Politicians from President Trump to state legislators have found rare bipartisan agreement on one thing: tech companies, not regular people, should foot the bill for their energy-guzzling facilities. But “fair share” turns out to be a conveniently vague phrase.
“‘Fair share’ is a pretty squishy term, and so it’s something that the industry likes to say because ‘fair’ can mean different things to different people,” said Ari Peskoe, who directs the Electricity Law Initiative at Harvard University.
The politics have shifted fast. Just last year, states were tripping over themselves to woo data center projects, and Trump directed his administration to get them all the electricity they needed. Now there’s a backlash as communities fight new facilities and utility bills climb.
In Georgia, voters already ousted two Republicans from the state’s utility regulatory commission in November over the issue.
Data centers—some larger than stadiums—need more power than small cities. When utilities build new power plants or transmission lines to serve them, those costs often get spread across everyone’s bills. In the mid-Atlantic grid territory stretching from New Jersey to Illinois, consumer advocates have pegged billions of dollars in rate increases hitting regular Americans on data center demand.
Energy Secretary Chris Wright insists data centers don’t inflate electricity bills—a claim that contradicts what consumer advocates and independent analysts say. “Americans are not paying higher prices because of data centers,” Wright said at a news conference this month. “There’s a perception there, and I get the perception, but it’s not actually true.”
Some states are trying to act. Oregon passed a law to protect smaller ratepayers. Arizona Gov. Katie Hobbs wants to impose fees on data centers and eliminate their sales tax exemption, calling it a $38 million “corporate handout.”
But even these efforts may be too little, too late. The fundamental problem: Big Tech can simply outbid everyone else for limited electricity in the short term.
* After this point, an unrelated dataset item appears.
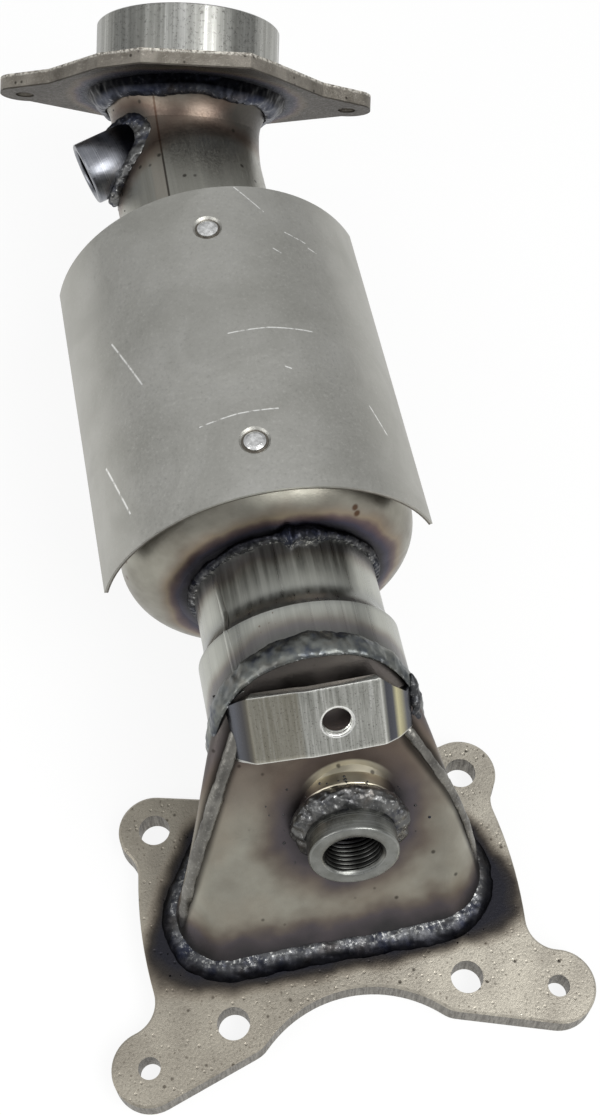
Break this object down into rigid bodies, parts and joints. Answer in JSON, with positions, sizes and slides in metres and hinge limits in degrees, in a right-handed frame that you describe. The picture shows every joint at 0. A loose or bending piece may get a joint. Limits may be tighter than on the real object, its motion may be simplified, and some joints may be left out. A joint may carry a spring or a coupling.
{
  "type": "catalytic converter",
  "caption": "Close-coupled catalytic converter: plate flange and pressed inlet housing turn into a cylindrical can under a curved heat shield, with an angled flanged outlet and sensor bosses.",
  "frame": {"origin": "on the gasket face of the inlet flange, midway between the two lower stud holes", "axes": "+Z out of the plate into the housing, square to the gasket face; +Y along the can from inlet to outlet; +X across the plate, to the right when the plate is nearest the viewer"},
  "size_m": [0.1494, 0.3821, 0.121],
  "materials": {
    "plate_steel": "blasted, pitted steel plate",
    "plate_dark": "flame-cut dark steel plate",
    "housing_steel": "pressed stainless sheet, satin, heat tinted",
    "tube_steel": "drawn stainless tube",
    "elbow_steel": "drawn stainless tube, satin",
    "spigot_steel": "machined stainless tube",
    "cap_steel": "pressed stainless sheet, heat tinted",
    "shield_steel": "rolled stainless sheet, satin",
    "stud_steel": "bright headed stud",
    "strap_steel": "brushed steel strip",
    "boss_steel": "turned steel",
    "boss_dark": "turned steel, heat blued",
    "weld_metal": "rippled weld bead",
    "ceramic": "coated cordierite honeycomb",
    "mat": "ceramic fibre mat"
  },
  "bodies": {
    "root": {"inlet_flange": "plate_steel", "housing_front_shell": "housing_steel", "housing_rear_shell": "housing_steel", "housing_base_weld": "weld_metal", "front_sensor_boss": "boss_steel", "front_boss_weld": "weld_metal", "inlet_neck": "tube_steel", "neck_housing_weld": "weld_metal", "strap_bracket": "strap_steel", "inlet_end_cap": "cap_steel", "outlet_end_cap": "cap_steel", "can_shell": "cap_steel", "inlet_girth_weld": "weld_metal", "outlet_girth_weld": "weld_metal", "catalyst_brick": "ceramic", "support_mat": "mat", "neck_can_weld": "weld_metal", "elbow_can_weld": "weld_metal", "outlet_elbow": "elbow_steel", "rear_sensor_boss": "boss_dark", "rear_boss_weld": "weld_metal", "outlet_flange": "plate_dark", "outlet_flange_weld": "weld_metal", "outlet_spigot": "spigot_steel", "heat_shield": "shield_steel", "front_shield_stud": "stud_steel", "rear_shield_stud": "stud_steel"}
  },
  "joints": []
}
“What do you do when Big Tech, because of the very profitable nature of these data centers, can simply outbid grandma for power in the short run?” asked Abe Silverman, a former utility regulatory lawyer at Johns Hopkins University. “That is, I think, going to be the real challenge.”
Energy costs are projected to keep rising in 2026. Rep. Greg Landsman, D-Ohio, told the Federal Energy Regulatory Commission last week that data center operators in his district are getting tax breaks, sidestepping community opposition, and costing people money. “Ultimately, I think we have to get to a place where they pay everything,” he said.